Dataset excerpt
##############################

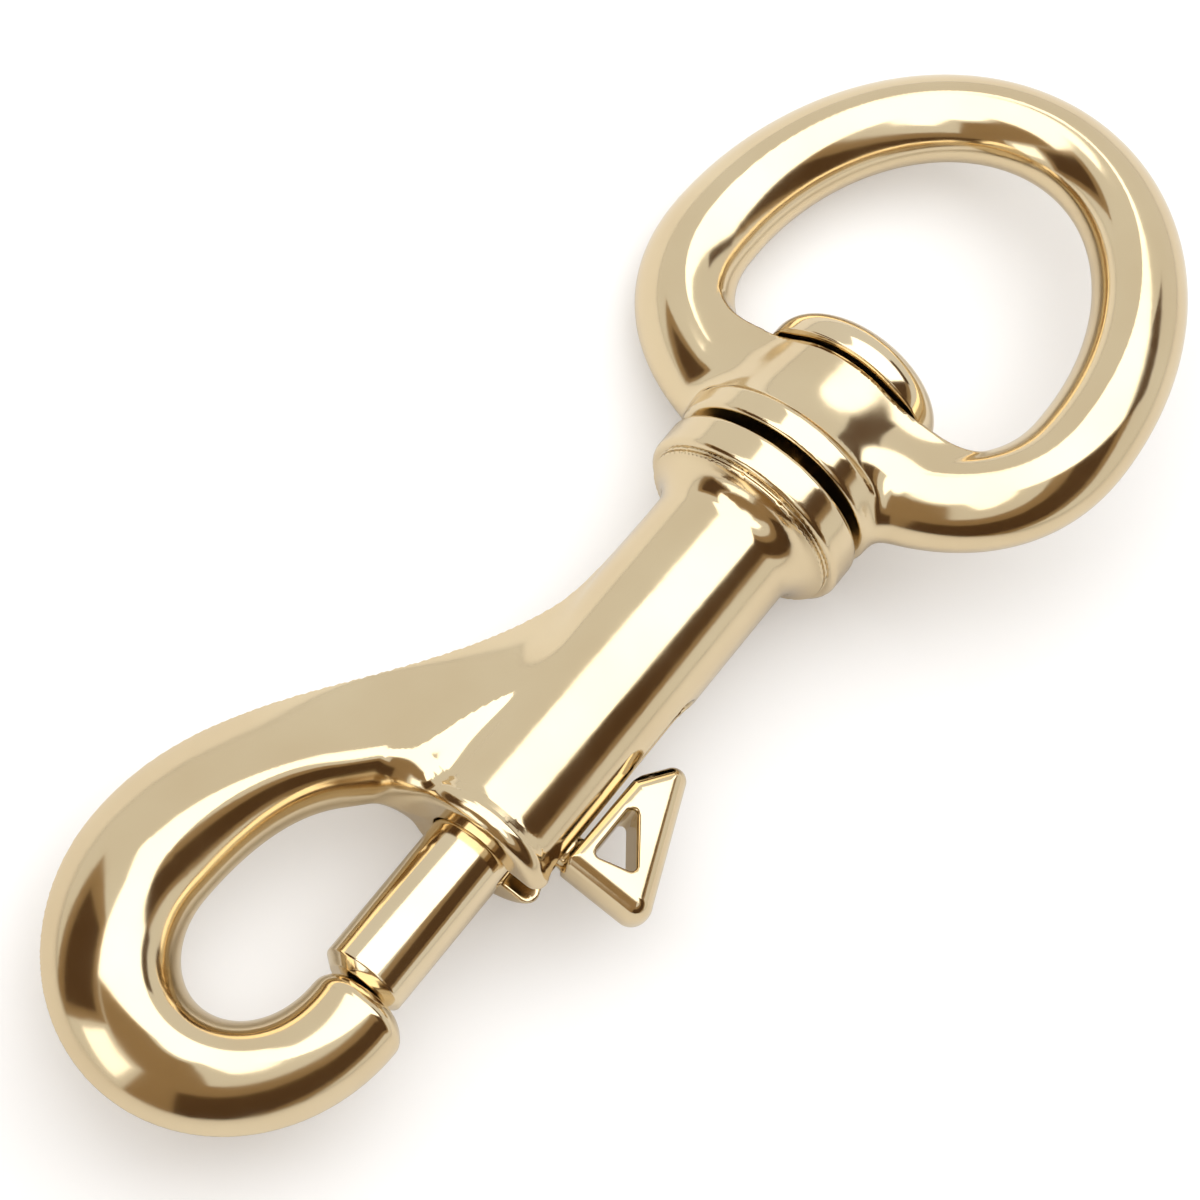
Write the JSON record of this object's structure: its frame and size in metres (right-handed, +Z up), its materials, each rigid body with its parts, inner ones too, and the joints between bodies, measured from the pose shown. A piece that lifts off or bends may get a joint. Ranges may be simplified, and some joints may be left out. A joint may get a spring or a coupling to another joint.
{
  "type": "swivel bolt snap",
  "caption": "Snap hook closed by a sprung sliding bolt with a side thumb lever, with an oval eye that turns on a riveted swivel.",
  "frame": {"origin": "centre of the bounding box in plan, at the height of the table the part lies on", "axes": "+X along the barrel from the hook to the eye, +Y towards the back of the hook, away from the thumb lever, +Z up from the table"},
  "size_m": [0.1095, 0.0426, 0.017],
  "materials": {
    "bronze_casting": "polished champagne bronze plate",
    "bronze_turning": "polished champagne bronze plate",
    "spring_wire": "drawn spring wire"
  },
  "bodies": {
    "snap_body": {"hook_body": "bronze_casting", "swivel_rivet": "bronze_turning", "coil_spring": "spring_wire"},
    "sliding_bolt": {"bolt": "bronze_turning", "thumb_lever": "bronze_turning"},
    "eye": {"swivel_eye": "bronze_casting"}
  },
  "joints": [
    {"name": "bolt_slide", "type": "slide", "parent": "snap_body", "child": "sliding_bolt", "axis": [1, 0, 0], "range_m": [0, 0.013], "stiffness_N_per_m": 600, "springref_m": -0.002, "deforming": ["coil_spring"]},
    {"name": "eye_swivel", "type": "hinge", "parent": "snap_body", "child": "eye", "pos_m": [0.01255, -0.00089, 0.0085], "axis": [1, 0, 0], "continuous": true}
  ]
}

##############################

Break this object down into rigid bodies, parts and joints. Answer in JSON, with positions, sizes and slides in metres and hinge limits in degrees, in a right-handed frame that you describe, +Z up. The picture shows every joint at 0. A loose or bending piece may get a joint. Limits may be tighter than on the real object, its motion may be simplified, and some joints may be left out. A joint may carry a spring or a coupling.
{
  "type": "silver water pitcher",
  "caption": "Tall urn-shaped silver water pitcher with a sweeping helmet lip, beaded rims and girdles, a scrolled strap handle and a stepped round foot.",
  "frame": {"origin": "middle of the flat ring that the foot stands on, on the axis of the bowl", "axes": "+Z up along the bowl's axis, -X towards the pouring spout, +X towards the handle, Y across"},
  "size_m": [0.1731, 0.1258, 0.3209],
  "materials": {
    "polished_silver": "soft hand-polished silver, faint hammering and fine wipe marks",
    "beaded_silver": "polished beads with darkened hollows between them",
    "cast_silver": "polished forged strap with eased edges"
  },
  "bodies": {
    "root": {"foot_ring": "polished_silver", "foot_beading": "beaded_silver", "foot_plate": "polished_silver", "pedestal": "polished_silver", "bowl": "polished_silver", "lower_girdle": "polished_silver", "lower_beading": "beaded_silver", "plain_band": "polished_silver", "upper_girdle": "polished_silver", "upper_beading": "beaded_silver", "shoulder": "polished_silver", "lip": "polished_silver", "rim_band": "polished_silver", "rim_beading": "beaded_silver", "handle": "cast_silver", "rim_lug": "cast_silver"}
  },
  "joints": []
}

##############################

REQUIRED TASK | Show the lines of the material that contain the word "metres".

ANSWER TO THIS EXERCISE |
Write the JSON record of this object's structure: its frame and size in metres (right-handed, +Z up), its materials, each rigid body with its parts, inner ones too, and the joints between bodies, measured from the pose shown. A piece that lifts off or bends may get a joint. Ranges may be simplified, and some joints may be left out. A joint may get a spring or a coupling to another joint.
Break this object down into rigid bodies, parts and joints. Answer in JSON, with positions, sizes and slides in metres and hinge limits in degrees, in a right-handed frame that you describe, +Z up. The picture shows every joint at 0. A loose or bending piece may get a joint. Limits may be tighter than on the real object, its motion may be simplified, and some joints may be left out. A joint may carry a spring or a coupling.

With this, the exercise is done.